Earlier this month, the International RBD Study Group published its findings that a certain class of sleep disorder is strongly linked to the risk of developing Parkinson’s disease later in life. As the group’s name implies, the disorder is known as RBD – REM sleep behaviour disorder, which causes you act out your dreams to sometimes fatal consequences for your sleep partner. All the people in the study suffered from this disorder, and after a 12 year followup, they were found to have a high chance of developing Parkinson’s or dementia.
It may not sound like it, but this is actually good news. By the time most people are usually diagnosed with Parkinson’s, the neurodegenerative disease has already done irreversible damage to their brain. Researchers have spent years looking for a reliable early warning sign, so that treatments can become prevention. They might have just found it in RBD.
So what is RBD? It’s the active cousin of the kind of paralysed night frights many of us have from time to time – while harmless, these are truly disturbing, and they may have been the culprits for many claims of supernatural or extraterrestrial abduction and seduction. I used to suffer from these – I wrote about the harrowing experience back in 2012.
This is how it happens for me: I’m completely asleep, and then something terrible creeps across the room, reaches spindly, pincer-like fingers for my hand, and pinches. That pinch is what wakes me up in terror, gasping and whimpering and trying desperately to pull my arm under the covers.
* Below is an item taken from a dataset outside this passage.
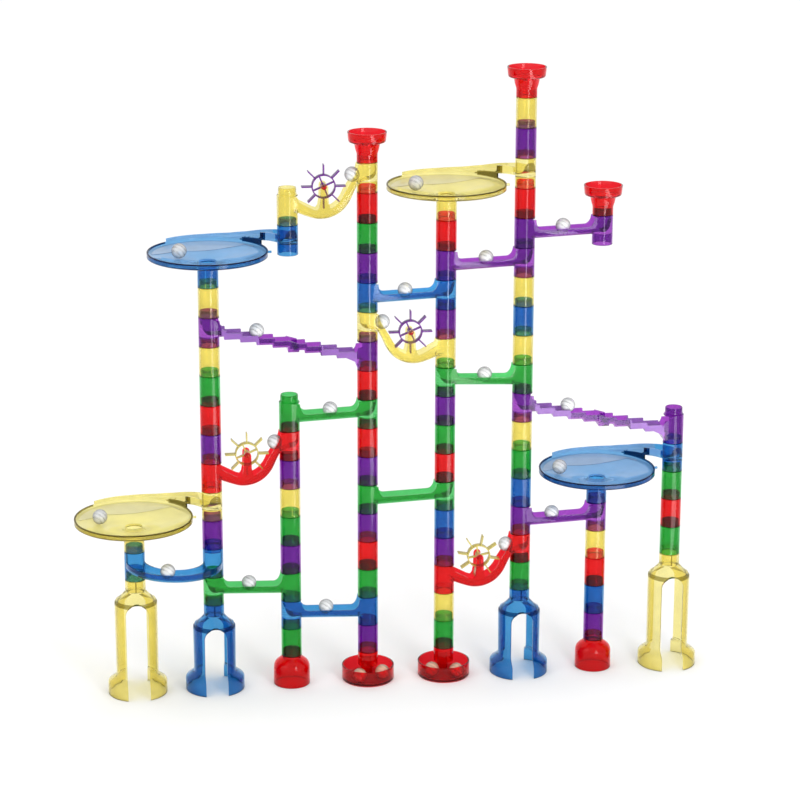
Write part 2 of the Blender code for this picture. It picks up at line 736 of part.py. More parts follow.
def make_leg(name, column, level, colour, extra_above=0):
    """A forked foot: a bell with an arch cut through it from front to back."""
    joint = level_z(level)
    outer = neck_profile(level, extra_above)
    outer += [(11.0, joint - 10.0), (18.8, joint - 17.5), (23.0, joint - 28.0), (23.0, 23.0)]
    outer += [(29.5, 15.5), (32.0, 12.5), (32.0, 0.0)]
    inner = [(30.0, 0.0), (30.0, 11.6), (23.2, 17.6), (20.8, 22.5), (20.8, joint - 27.8)]
    inner += [(17.2, joint - 19.2), (SPIGOT_BORE, joint - 11.0)]
    leg = lathe(name, outer + inner, (column_x(column), 0.0, 0.0), BASE_SIDES, closed=True)
    middle = column_x(column)
    half = [(12.0, -2.0), (12.0, joint - 36.0), (10.4, joint - 29.5), (6.2, joint - 25.0)]
    half += [(0.0, joint - 23.2)]
    right = [(middle + across, up) for across, up in half]
    left = [(middle - across, up) for across, up in half[-2::-1]]
    cut(leg, slab(name + "_arch", [right + left], -40.0, 40.0))
    keep(leg, colour)


def make_round_base(name, column, colour, extra_above):
    base = level_z(0)
    outer = neck_profile(0, extra_above)
    outer += [(11.0, base - 2.5), (17.5, base - 7.5), (19.6, base - 13.5), (19.8, 0.0)]
    inner = [(18.0, 0.0), (17.8, base - 14.0), (15.8, base - 8.8), (SPIGOT_BORE, base - 4.5)]
    spot = (column_x(column), 0.0, 0.0)
    keep(lathe(name, outer + inner, spot, BASE_SIDES, closed=True), colour)


def make_catcher(name, column, colour, extra_above):
    """An open dish at the foot of a tower, under a neck that stands on one post at the back."""
    middle = column_x(column)
    floor = 2.0
    rim = BASE_HEIGHT - 16.0
    profile = [(0.0, floor + 4.0), (8.0, floor), (27.0, floor), (27.0, rim), (28.6, rim)]
    profile += [(28.6, 1.6), (27.2, 0.0), (0.0, 0.0)]
    dish = lathe(name, profile, (middle, 0.0, 0.0), DISH_SIDES)
    top = level_z(extra_above)
    neck_end = 16.5
    outline = neck_profile(0, extra_above, first_radius=0.0)
    outline += [(TUBE_RADIUS, neck_end), (0.0, neck_end)]
    neck = lathe(name + "_neck", outline, (middle, 0.0, 0.0))
    outline = [(middle - 6.0, 1.0), (middle + 6.0, 1.0), (middle + 6.0, 22.0), (middle - 6.0, 22.0)]
    post = slab(name + "_post", [outline], 8.8, 11.8)
    add(dish, neck, post)
    bore_top = top + SPIGOT_HEIGHT + PAST
    bore_start = neck_end - PAST
    bore = [(0.0, bore_top), (SPIGOT_BORE, bore_top), (BORE_RADIUS, bore_start), (0.0, bore_start)]
    cut(dish, lathe(name + "_bore", bore, (middle, 0.0, 0.0)))
    keep(dish, colour)


def make_funnel(name, column, level, colour, extra_below=0):
    """A starter cup that marbles are dropped into."""
    joint = level_z(level)
    bottom = level_z(level - extra_below) + HALF_GAP
    outer = [(19.0, joint + 32.0), (20.7, joint + 32.0), (19.4, joint + 21.2)]
    outer += [(13.8, joint + 20.2), (11.0, joint + 9.0)]
    start = joint + PITCH - HALF_GAP
    outer += grooves(bottom, start)[1:-1] + [(TUBE_RADIUS, bottom)]
    inner = [(BORE_RADIUS, bottom), (BORE_RADIUS, joint + 8.4)]
    inner += [(BOWL_HOLE, joint + 9.6), (BOWL_HOLE, joint + 18.0), (17.6, joint + 23.2)]
    keep(lathe(name, outer + inner, (column_x(column), 0.0, 0.0), BASE_SIDES, closed=True), colour)


# --- Marbles ---


def make_marble(name, centre, axis_spot=None):
    """A marble whose object origin is its joint's: the centre, or a point on the axis it circles."""
    origin = centre if axis_spot is None else axis_spot
    mesh = bpy.data.meshes.new(name)
    body = bmesh.new()
    bmesh.ops.create_uvsphere(
        body, u_segments=MARBLE_SEGMENTS, v_segments=MARBLE_RINGS, radius=MARBLE_RADIUS * MM
    )
    shift = [(value - start) * MM for value, start in zip(centre, origin)]
    body.transform(Matrix.Translation(shift))
    body.to_mesh(mesh)
    body.free()
    keep(placed(name, mesh, origin), "clear")


def make_slide_marble(name, start, end, level, along):
    floor = ENTRY_FLOOR - FLOOR_DROP * along / SPACING
    spot = slide_frame(start, end, level)([(along, floor + MARBLE_LIFT + MARBLE_RADIUS)])[0]
    make_marble(name, (spot[0], 0.0, spot[1]))


def make_wheel_marble(name, upper, lower, joint):
    spot = slide_frame(upper, lower, joint)([WHEEL_MARBLE])[0]
    make_marble(name, (spot[0], 0.0, spot[1]))


def make_stair_marble(name, start, end, joint):
    spot = slide_frame(start, end, joint)([STAIR_MARBLE])[0]
    make_marble(name, (spot[0], 0.0, spot[1]))


def make_curve_marble(name, start, end, level):
    """Sits part-way round the half-circle, on a floor that is tipped towards its far end."""
    middle = (column_x(start) + column_x(end)) / 2
    floor = level_z(level) + ENTRY_FLOOR - FLOOR_DROP / 2
    slope = math.atan(FLOOR_DROP / SPACING)
    angle = math.radians(CURVE_MARBLE_ANGLE)
    flat = (SPACING / 2 * math.cos(angle), SPACING / 2 * math.sin(angle), MARBLE_RADIUS + MARBLE_LIFT)
    tipped = Matrix.Rotation(slope, 3, "Y") @ Matrix.Translation(flat).translation
    centre = (middle + tipped.x, tipped.y, floor + tipped.z)
    make_marble(name, centre, (middle, 0.0, floor))


def make_bowl_marble(name, column, level, radius):
    slope = math.atan2(BOWL_FLOOR_EDGE - BOWL_FLOOR_CENTRE, BOWL_RADIUS - BOWL_WALL - BOWL_HOLE)
    floor = BOWL_FLOOR_CENTRE + (radius - BOWL_HOLE) * math.tan(slope)
    height = level_z(level) + floor + (MARBLE_RADIUS + MARBLE_LIFT) / math.cos(slope)
    middle = column_x(column)
    make_marble(name, (middle - radius, 0.0, height), (middle, 0.0, height))


def build():
    start_scene()
    make_leg("tall_leg_1", 1, TALL_LEG_LEVEL, "yellow")
    make_leg("short_leg_2", 2, SHORT_LEG_LEVEL, "blue")
    make_round_base("round_base_3", 3, "red", 1)
    make_catcher("catch_dish_4", 4, "red", 1)
    make_catcher("catch_dish_5", 5, "red", 2)
    make_leg("short_leg_6", 6, SHORT_LEG_LEVEL, "blue", 1)
    make_round_base("round_base_7", 7, "red", 4)
    make_leg("tall_leg_8", 8, TALL_LEG_LEVEL, "yellow", 3)
    make_funnel("funnel_4", 4, 17, "red")
    make_funnel("funnel_6", 6, 19, "red", 2)
    make_funnel("funnel_7", 7, 15, "red")
    for name, column, low, high, colour in STACKS:
        make_stack(name, column, low, high, colour)
    for name, column, level, colour, extra_below, _ in BOWLS:
        make_bowl("bowl_" + name, column, level, colour, extra_below)
    make_curved_slide("slide_curved", 1, 2, 3, "blue", 1)
    for name, start, end, level, colour, above_start, above_end, _ in SLIDES:
        make_slide("slide_" + name, start, end, level, colour, above_start, above_end)
    for name, start, end, joint in STAIRS:
        make_stair_upper(f"stair_{name}_upper", start, end, joint, "purple")
        make_stair_lower(f"stair_{name}_lower", start, end, joint, "purple")
    for name, upper, lower, joint, colour, wheel_colour, turned, above_lower in WHEELS:
        make_wheel_slide("scoop_" + name, upper, lower, joint, colour, above_lower)
        make_wheel("wheel_" + name, upper, lower, joint, wheel_colour, turned)
    for name, column, level, _, _, radius in BOWLS:
        make_bowl_marble("marble_bowl_" + name, column, level, radius)
    make_curve_marble("marble_curved", 1, 2, 3)
    for name, start, end, level, *_, along in SLIDES:
        if along is not None:
            make_slide_marble("marble_" + name, start, end, level, along)
    for name, start, end, joint in STAIRS:
        make_stair_marble("marble_stair_" + name, start, end, joint)
    for name, upper, lower, joint, *_ in WHEELS:
        make_wheel_marble("marble_scoop_" + name, upper, lower, joint)


build()
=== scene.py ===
"""Looks of the marble run: every tube, slide, bowl, wheel and marble as its own moulded piece.

Lengths are millimetres in the row's frame; MM turns them into metres when a mesh is made.
A slide's own outlines use (distance from its upper tube's axis, height above its joint).
"""

import json
import math

import bmesh
import bpy
from mathutils import Matrix, Vector

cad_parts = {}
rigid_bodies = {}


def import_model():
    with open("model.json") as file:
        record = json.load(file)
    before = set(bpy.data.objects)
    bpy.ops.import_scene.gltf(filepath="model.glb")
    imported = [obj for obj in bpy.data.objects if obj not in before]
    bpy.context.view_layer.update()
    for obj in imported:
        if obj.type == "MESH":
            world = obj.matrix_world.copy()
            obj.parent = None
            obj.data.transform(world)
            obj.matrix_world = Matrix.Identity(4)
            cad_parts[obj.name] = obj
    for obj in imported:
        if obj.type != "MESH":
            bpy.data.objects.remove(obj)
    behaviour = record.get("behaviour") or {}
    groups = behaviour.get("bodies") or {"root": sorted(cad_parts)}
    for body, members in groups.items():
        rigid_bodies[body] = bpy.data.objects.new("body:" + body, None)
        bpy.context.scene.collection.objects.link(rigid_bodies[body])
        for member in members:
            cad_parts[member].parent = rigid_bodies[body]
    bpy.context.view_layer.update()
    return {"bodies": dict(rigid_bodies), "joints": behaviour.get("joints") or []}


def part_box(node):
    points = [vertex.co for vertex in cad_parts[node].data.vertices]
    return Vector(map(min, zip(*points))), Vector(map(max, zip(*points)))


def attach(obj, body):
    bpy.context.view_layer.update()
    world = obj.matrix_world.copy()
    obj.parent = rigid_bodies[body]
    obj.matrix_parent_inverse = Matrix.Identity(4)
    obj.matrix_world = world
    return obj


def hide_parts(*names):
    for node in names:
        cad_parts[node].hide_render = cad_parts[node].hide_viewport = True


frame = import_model()

MM = 0.001
FRAME_BODY = "tower_frame"

# --- The grid of towers and joints, read from the frame ---
PITCH = 32.0
SPIGOT_HEIGHT = 7.7


def middle(node):
    low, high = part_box(node)
    return (low + high) / 2 / MM


FIRST_X = middle("tall_leg_1").x
SPACING = (middle("tall_leg_8").x - FIRST_X) / 7
BASE_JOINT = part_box("round_base_3")[1].z / MM - SPIGOT_HEIGHT - PITCH


def column_x(column):
    return FIRST_X + SPACING * (column - 1)


def level_z(level):
    return BASE_JOINT + PITCH * level


# --- Sizes shared by the pieces ---
TUBE_RADIUS = 11.0
BORE_RADIUS = 9.8
SPIGOT_RADIUS = 9.45
SPIGOT_BORE = 8.3
HALF_GAP = 0.12
TUBE_SIDES = 48
CUT_STEP = 0.43
BIG_SIDES = 96
HALF_TROUGH = 10.0
HALF_CHANNEL = 8.5
FLOOR_THICKNESS = 1.5
ENTRY_FLOOR = 14.8
FLOOR_DROP = 3.4
WALL_ABOVE_FLOOR = 6.5
PLUG = 2.5
WINDOW_TOP = 30.8
GUSSET_TOP = 30.4
SKY = 60.0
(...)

But I can’t. I can’t do anything because no matter how I struggle, I can’t move a muscle. The light in the room is slanted so wrong it makes my skin crawl and all I can do is feel that thing hovering there, grinning horribly just beyond my field of view. I’ve tried to scream but my voice doesn’t work either. The only sound I’m capable of is a dog-pitched whine. The thing doesn’t leave until I lose consciousness.